Now completed by drummer and founding member Jake Laderman, bassist/vocalist Hanny J and guitarists Rod Goon and Will Robinson, Clowns have become something of a force to be reckoned with in recent years. When the band began, Williams says that his end goal was to one day sell out the Corner Hotel in Melbourne, a venue that was instrumental in his years growing up. That seemingly unachievable ambition from his teen years was ticked off the bucket list while touring Lucid Again.
Then, in 2018, the band played in front of 56,000 people when they supported Foo Fighters in Melbourne and hit the stage at the world’s biggest heavy music festival, Wacken Open Air. “It’s all a little bit mind-blowing,” laughs Williams, “because at the end of 2017 I realized ‘Holy shit, I’ve actually done everything that I wanted to do!’ “And now this is my job and I can’t escape it. And now we’re just seeing where this crazy train will take us next.”
But by no means are Clowns resting on their laurels. They’ve started a record label/booking agency called Damaged, and they’re continuing to experiment with their own sound and firmly push the boundaries of their music. So, while Nature/Nurture does contain some blistering, bellicose punk (the frantically anti-conformism of “Bland Is The New Black”, the largely snarling and snotty “Freezing In The Sun” and the hyperactive, angular jitters of “1:19”), it also has some of slowest and most experimental songs Clowns have ever recorded. “Soul For Sale” starts off with some pleasant lilting sunshine guitars before exploding out of the speakers, “May I Be Exhumed?” is beautiful mess of experimental noise that’s more like a sound collage than a song, and album closer “Nurture” is a hypnotic, trippy and laidback tune featuring prominent use of a sitar.
The band also endeavored to make sure there was substance behind these songs, too. Not only do the songs on the Nurture side of the album have thematic counterparts on the Nature side, but there are also a whole heap of what Williams calls “cryptic messages” scattered throughout the record. And beyond that, there are also important points being made. Underneath the many sonic layers of “I Wanna Feel Again,” for example – which starts off with a melancholy, gently strummed guitar, before speeding up into a breakneck assault of guitars that then takes in a spoken word section – is a poignant narrative about mental health. "I think it’s great, particularly in the last few years, that mental health is getting more of a space in conversation particularly in the arts,” says Williams. “It’s also something that everyone in the band has experienced, and the song is addressing mental health struggles and trying to push through and persevere to get through the dark times.”
And while “I Shaved My Legs For You” sounds like an irreverent title, it was actually inspired by a visit that Williams, while working for a magazine, took to an S&M club to sell some advertising.
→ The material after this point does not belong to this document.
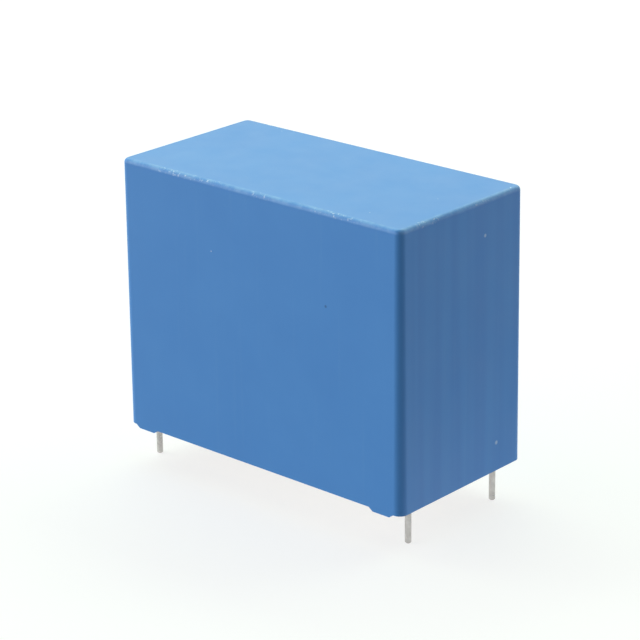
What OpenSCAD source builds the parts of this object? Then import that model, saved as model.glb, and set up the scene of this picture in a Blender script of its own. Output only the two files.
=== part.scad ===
// Box film capacitor for a circuit board: a flattened roll of metallized film, sprayed with
// metal at both ends and soldered to four straight leads, potted in a moulded box.
//
// Millimetres. The origin is the middle of the four leads in the seating plane, which is the
// underside of the feet. X runs along the box, Y across it and Z up. The leads point down.

/* [Case] */
// Length of the case along X, at its open end
case_l = 57; // [45:0.5:62]
// Width of the case along Y, at its open end
case_w = 29; // [24:0.1:36]
// Height of the case from the seating plane to its top
case_h = 44.9; // [38:0.1:52]
// Thickness of the walls and of the top
wall_t = 1.2; // [0.9:0.05:1.25]
// Outside radius of the four upright corners, at the open end
corner_r = 1.4; // [1.3:0.05:3]
// Inside radius of the same corners
inner_r = 0.8; // [0.75:0.05:1.5]
// Radius of the rounded edge round the top
top_r = 0.7; // [0.3:0.05:0.95]
// Radius inside, where the walls meet the top
ceiling_r = 0.4; // [0.2:0.05:0.4]
// Draft of every wall, in degrees
draft = 0.3; // [0:0.05:0.4]

/* [Feet] */
// Height of the feet, which hold the rim clear of the board
foot_h = 0.55; // [0.3:0.05:0.8]
// Length of a foot along X where it stands on the board
foot_l = 3.2; // [2:0.1:3.6]
// Distance along X from the end of the case to the middle of a foot
foot_inset = 3.9; // [3.6:0.1:8]
// How far each sloped end of a foot runs out, per millimetre of height
foot_slope = 1.4; // [0:0.1:1.5]

/* [Leads] */
// Distance along X from the end of the case to the middle of a lead
lead_inset = 2.25; // [2.2:0.05:4]
// Distance along Y from the side of the case to the middle of a lead
lead_side = 4.35; // [4.3:0.05:9]
// Diameter of a lead
lead_d = 1; // [0.8:0.05:1.3]
// Length of a lead below the seating plane
lead_l = 5.65; // [3:0.05:12]
// Chamfer round the cut end of a lead
lead_chamfer = 0.15; // [0.05:0.05:0.3]
// Length over which a lead narrows above the rim, before its flattened part
neck_l = 2; // [1.6:0.1:2.4]
// Diameter at the narrow end of that length
neck_d = 0.85; // [0.7:0.05:1]
// Thickness of the flattened part of a lead, inside the box
flat_t = 0.5; // [0.4:0.02:0.8]
// How far the flattened part reaches down over the neck
flat_lap = 0.4; // [0.2:0.1:0.6]
// Width of the flattened part of a lead
flat_w = 1.6; // [1.3:0.1:1.8]
// Height above the seating plane where the flattened part ends
flat_top = 25; // [21:0.5:28]

/* [Film element] */
// Cover of resin between the element and each long wall
cover_side = 0.8; // [0.6:0.05:0.9]
// Cover of resin between the element and the top
cover_top = 1; // [0.6:0.1:3]
// Cover of resin between the element and the face of the seal
cover_seal = 2.6; // [1.5:0.1:5]
// Thickness of the plain film wrapped round the element
wrap_t = 0.25; // [0.15:0.05:0.35]
// Thickness of the blank turns at the heart of the element
core_t = 0.7; // [0.4:0.1:1.6]
// Height of those turns, pressed flat
core_h = 16; // [12:0.5:20]
// Thickness of the metal sprayed on each end of the element
spray_t = 0.5; // [0.3:0.05:0.8]
// Radius round the outer edge of the sprayed metal
spray_r = 0.25; // [0.1:0.05:0.28]

/* [Solder] */
// Height above the seating plane of the middle of each solder joint
solder_z = 21; // [18:0.5:23]
// Length of a joint between the middles of its round ends
solder_l = 4; // [2:0.5:6]
// How far the solder reaches past each side of the flattened lead, level with its outer face
solder_side = 0.1; // [0.05:0.05:0.15]
// Thickness of the solder over the flattened lead
solder_cover = 0.3; // [0.3:0.05:0.4]

/* [Seal] */
// Depth of the seal's face below the rim
seal_depth = 0.6; // [0.5:0.05:1.4]
// Radius of the fillet where the resin climbs the walls
wall_fillet = 0.5; // [0.2:0.05:0.5]
// Radius of the fillet where the resin climbs each lead
lead_fillet = 0.3; // [0.2:0.05:0.35]
// Thickness of the resin at the upper edge of either fillet
fillet_edge = 0.06; // [0.04:0.01:0.1]

/* [View] */
// Which sub-part is drawn

/* [Hidden] */
$fn = 96;

// overshoot of a cutting shape past the face that it cuts
cut = 1;
lean = tan(draft);

// the hollow of the case
bay_l = case_l - 2 * wall_t;
bay_w = case_w - 2 * wall_t;
bay_top = case_h - wall_t;

// the rim, and the face of the seal inside it
rim_z = foot_h;
seal_z = rim_z + seal_depth;

// leads: straight up to the rim, then narrower up to the flattened part inside the seal
lead_x = case_l / 2 - lead_inset;
lead_y = case_w / 2 - lead_side;
lead_r = lead_d / 2;
neck_top = rim_z + neck_l;
flat_z = neck_top - flat_lap;

// film element: its ends sit where the sprayed metal meets the flattened leads
contact_x = lead_x - flat_t / 2;
winding_l = 2 * (contact_x - spray_t);
element_z = seal_z + cover_seal;
element_h = bay_top - cover_top - element_z;
element_t = bay_w - 2 * bay_top * lean - 2 * cover_side;
element_mid = element_z + element_h / 2;
winding_h = element_h - 2 * wrap_t;
winding_t = element_t - 2 * wrap_t;

// solder: the radius that gives both its cover and its reach, and how deep its middle lies
// below the face of the sprayed metal
solder_reach = flat_w / 2 + solder_side;
solder_r = (pow(solder_reach, 2) + pow(solder_cover, 2)) / (2 * solder_cover);
solder_sunk = solder_r - solder_cover - flat_t;

// ---- shapes used by several sub-parts ----

// Upright section of a wall's outer skin and the edge over it, drawn outward from the middle
// of a corner: it reaches r in the seating plane and leans in to a rounded edge at the top.
module skin_section(r, z0, z1, edge_r) {
    rise = z1 - edge_r;
    arc_x = r - rise * lean - edge_r / cos(draft);
    intersection() {
        translate([0, z0]) square([r + cut, z1 - z0]);
        union() {
            polygon([
                [0, z0], [r - z0 * lean, z0],
                [arc_x + edge_r * cos(draft), rise + edge_r * sin(draft)],
                [arc_x, rise], [arc_x, z1], [0, z1]
            ]);
            translate([arc_x, rise]) circle(r = edge_r);
        }
    }
}

// A box with leaning walls, round upright corners and a round edge along its top: a plain
// block with one section run round it, straight along the sides and turned at the corners
module drafted_box(l, w, z0, z1, r, edge_r) {
    straight = [l - 2 * r, w - 2 * r];
    translate([-straight.x / 2, -straight.y / 2, z0]) cube([straight.x, straight.y, z1 - z0]);
    for (quarter = [0:3]) {
        along = straight[quarter % 2];
        away = straight[(quarter + 1) % 2];
        rotate(90 * quarter) {
            translate([0, -away / 2, 0])
                rotate([90, 0, -90]) linear_extrude(along, center = true)
                    skin_section(r, z0, z1, edge_r);
            translate([along / 2, away / 2, 0])
                rotate_extrude(angle = 90) skin_section(r, z0, z1, edge_r);
        }
    }
}

// Section of the pressed roll: straight sides between two half circles
module roll_section(h, t) {
    square([t, h - t], center = true);
    for (end = [-1, 1])
        translate([0, end * (h - t) / 2]) circle(d = t);
}

// The pressed roll, lying along X
module roll(l, h, t) {
    translate([0, 0, element_mid])
        rotate([90, 0, 90])
            linear_extrude(l, center = true) roll_section(h, t);
}

// ---- case ----

module case() {
    color([0.26, 0.53, 0.8])
        difference() {
            drafted_box(case_l, case_w, 0, case_h, corner_r, top_r);
            drafted_box(bay_l, bay_w, -cut, bay_top, inner_r, ceiling_r);
            rim_relief();
        }
}

// What is cut off the rim, so that only the feet reach the board
module rim_relief() {
    run_out = foot_slope * foot_h;
    far = case_l / 2 + cut;
    foot_x = case_l / 2 - foot_inset;
    inner = foot_x - foot_l / 2;
    outer = foot_x + foot_l / 2;
    rotate([90, 0, 0])
        linear_extrude(case_w + 2 * cut, center = true) {
            polygon([
                [-inner, 0], [-inner, -cut], [inner, -cut], [inner, 0],
                [inner - run_out, rim_z], [-inner + run_out, rim_z]
            ]);
            for (side = [0, 1])
                mirror([side, 0])
                    polygon([
                        [outer, 0], [outer, -cut], [far, -cut], [far, rim_z],
                        [outer + run_out, rim_z]
                    ]);
        }
}

// ---- seal ----

module resin_seal() {
    color([0.8, 0.78, 0.7])
        difference() {
            union() {
                difference() {
                    drafted_box(bay_l, bay_w, seal_z - wall_fillet, bay_top, inner_r, ceiling_r);
                    drafted_box(bay_l - 2 * fillet_edge, bay_w - 2 * fillet_edge, -cut, seal_z,
                                inner_r - fillet_edge, wall_fillet);
                }
                at_leads() lead_meniscus();
            }
            roll(winding_l, element_h, element_t);
            for (end = [-1, 1])
                end_contact(end);
            at_leads() lead();
            for (end = [-1, 1], side = [-1, 1])
                solder(end, side);
        }
}

// Where the resin climbs a lead
module lead_meniscus() {
    rotate_extrude()
        difference() {
            translate([0, seal_z - lead_fillet])
                square([lead_r + fillet_edge + lead_fillet, lead_fillet + fillet_edge]);
            translate([lead_r + fillet_edge + lead_fillet, seal_z - lead_fillet])
                circle(r = lead_fillet);
        }
}

// ---- film element ----

module outer_wrap() {
    color([0.93, 0.91, 0.84])
        difference() {
            roll(winding_l, element_h, element_t);
            roll(winding_l + 2 * cut, winding_h, winding_t);
        }
}

module film_winding() {
    color([0.74, 0.75, 0.77])
        difference() {
            roll(winding_l, winding_h, winding_t);
            roll(winding_l + 2 * cut, core_h, core_t);
        }
}

module winding_core() {
    color([0.9, 0.9, 0.88])
        roll(winding_l, core_h, core_t);
}

// Metal sprayed over the turns of one end, with a soft outer edge
module end_contact(end) {
    half_t = winding_t / 2;
    straight = winding_h - winding_t;
    translate([end * (contact_x - spray_t), 0, element_mid])
        rotate([90, 0, end * 90]) {
            rotate([90, 0, 0])
                linear_extrude(straight, center = true)
                    for (side = [0, 1])
                        mirror([side, 0]) contact_section(half_t);
            for (y = [-1, 1])
                translate([0, y * straight / 2, 0]) rotate_extrude() contact_section(half_t);
        }
}

module contact_section(half_t) {
    square([half_t, spray_t - spray_r]);
    square([half_t - spray_r, spray_t]);
    translate([half_t - spray_r, spray_t - spray_r]) circle(r = spray_r);
}

module end_contact_left() {
    color([0.62, 0.63, 0.64]) end_contact(-1);
}

module end_contact_right() {
    color([0.62, 0.63, 0.64]) end_contact(1);
}

// ---- leads and their joints ----

module at_leads() {
    for (end = [-1, 1], side = [-1, 1])
        translate([end * lead_x, side * lead_y, 0]) children();
}

// A tinned wire: straight up to the rim, a narrower neck inside the seal, and then rolled flat
// where it lies on the sprayed metal
module lead() {
    rotate_extrude()
        polygon([
            [0, -lead_l], [lead_r - lead_chamfer, -lead_l], [lead_r, lead_chamfer - lead_l],
            [lead_r, rim_z], [neck_d / 2, neck_top], [0, neck_top]
        ]);
    translate([-flat_t / 2, -flat_w / 2, flat_z])
        cube([flat_t, flat_w, flat_top - flat_z]);
}

module placed_lead(end, side) {
    color([0.78, 0.78, 0.77])
        translate([end * lead_x, side * lead_y, 0]) lead();
}

module lead_left_front() { placed_lead(-1, -1); }
module lead_left_back() { placed_lead(-1, 1); }
module lead_right_front() { placed_lead(1, -1); }
module lead_right_back() { placed_lead(1, 1); }

// A bead of solder over one lead, a slice of a round-ended bar lying on the sprayed metal
module solder(end, side) {
    difference() {
        intersection() {
            translate([end * (contact_x - solder_sunk), side * lead_y, solder_z]) {
                cylinder(r = solder_r, h = solder_l, center = true);
                for (z = [-1, 1])
                    translate([0, 0, z * solder_l / 2]) sphere(r = solder_r);
            }
            translate([end * (contact_x + solder_r), side * lead_y, solder_z])
                cube([2 * solder_r, 4 * solder_r, solder_l + 4 * solder_r], center = true);
        }
        translate([end * lead_x, side * lead_y, 0]) lead();
    }
}

module joint(end, side) {
    color([0.7, 0.7, 0.71]) solder(end, side);
}

module solder_left_front() { joint(-1, -1); }
module solder_left_back() { joint(-1, 1); }
module solder_right_front() { joint(1, -1); }
module solder_right_back() { joint(1, 1); }

case();
resin_seal();
outer_wrap();
film_winding();
winding_core();
end_contact_left();
end_contact_right();
lead_left_front();
lead_left_back();
lead_right_front();
lead_right_back();
solder_left_front();
solder_left_back();
solder_right_front();
solder_right_back();
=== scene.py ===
"""Looks of the box film capacitor: finishes, light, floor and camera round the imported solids.

Metres, in the part's own frame: X along the box, Y across it, Z up, origin in the seating plane
in the middle of the four leads.
"""
import math

import bpy
from mathutils import Matrix, Vector


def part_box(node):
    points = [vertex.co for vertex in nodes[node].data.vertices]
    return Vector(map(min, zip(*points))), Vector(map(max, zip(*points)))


MM = 0.001
WHITE = (1, 1, 1, 1)
# The Mix node's sockets for colours, which it has beside those for numbers and vectors
MIX_A, MIX_B, MIX_RESULT = 6, 7, 2

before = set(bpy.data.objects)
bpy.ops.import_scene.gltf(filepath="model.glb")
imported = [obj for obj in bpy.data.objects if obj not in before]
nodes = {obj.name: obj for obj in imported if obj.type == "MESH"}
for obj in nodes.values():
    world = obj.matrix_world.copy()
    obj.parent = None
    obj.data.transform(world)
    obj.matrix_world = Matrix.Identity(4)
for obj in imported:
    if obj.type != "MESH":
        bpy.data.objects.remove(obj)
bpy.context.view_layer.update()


# ---- colours, as 0 to 255 screen values ----

CASE_BLUE = (72, 139, 211)
CASE_BLUE_LIGHT = (76, 143, 214)
CASE_STREAK = (92, 153, 213)
CASE_END_BAND = (62, 122, 200)
CASE_SCUFF_AND_HIGHLIGHT = (150, 196, 234)
CASE_PAINTED_GLINT = (205, 228, 244)
CASE_SPECK = (225, 232, 238)
PALE_MARK = (190, 215, 238)
DARK_MARK = (28, 70, 124)
RESIN = (197, 191, 174)
RESIN_LIGHT = (205, 200, 184)
RESIN_FILLER = (176, 168, 150)
RESIN_BUBBLE_SHADE = (150, 143, 126)
TIN = (176, 174, 171)
TIN_LIGHT = (198, 196, 193)
COPPER = (198, 124, 88)
SOLDER = (186, 187, 188)
SOLDER_LIGHT = (208, 208, 207)
ZINC = (126, 128, 130)
ZINC_LIGHT = (176, 177, 178)
METALLIZED = (196, 198, 205)
METALLIZED_EDGE = (150, 152, 160)
WRAP = (236, 232, 218)
WRAP_EDGE = (214, 209, 192)
BLANK = (233, 233, 228)
BLANK_EDGE = (215, 215, 210)


# ---- measures, in mm ----

# The case's rim, scuffed and painted with a pale highlight line and glints: how far in from the
# walls it reaches and how softly it ends there, and how far down from the top it ends and is still
# full
RIM_INWARD, RIM_SOFT = 1.0, 0.1
RIM_DOWN, RIM_DOWN_FULL = 0.8, 0.35
# Marks on the case that have a place of their own: place, radius, colour
MARKS = (
    ((28.29, 5.1, 39.3), 0.17, PALE_MARK),
    ((28.47, 8.2, 5.2), 0.2, PALE_MARK),
    ((14, -14.34, 30.3), 0.14, DARK_MARK),
)
MARK_STRENGTH = 0.6
# How far above its foot a lead still shows the bare copper of its cut
COPPER_REACH = 0.02


# ---- node trees ----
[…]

It was the first time he’d been anywhere like that, and it expanded his mind. “I thought it was so awesome there was a place like that,” he says. “It was a window into the struggles that they face, but also the amount of love they share for each other was so heartwarming. I walked away being so glad a place like that exists because they really do face societal pressure in their pursuit of happiness. They use this place as a commune to share and express love with one another, but they do it in secrecy because if you take the actions out of the room, it would be considered violence. I just saw real beauty in that.”
It’s perhaps only Clowns that could romanticize that experience to that degree, but that demonstrates perfectly what’s so special about them – and about this record, in particular. This is punk rock with a difference, that uses traditional facets of that genre as a foundation, but then builds upon that to create something that’s both utterly unique and incredibly exciting. That coupled with their intricate musicianship, clever, incisive lyrics and their phenomenally high energy live shows is what convinced Fat Wreck Chords to release this record all around the world except for Australia, where the album will come out on Damaged, and which should see the five-piece melt the faces off of everyone who hears and sees them live.
“We try to really cram as much as we can into our songs,” explains Williams. “The average listener might just think it’s a punk record and be like ‘I want to get in the mosh pit and punch my best friend in the face to this music,’ but if someone really hones in on the lyrics and takes something away from it, I’m stoked on that too. It’s a cool thing that, and I’m just happy we’re still a band after this long, so every day is a win!”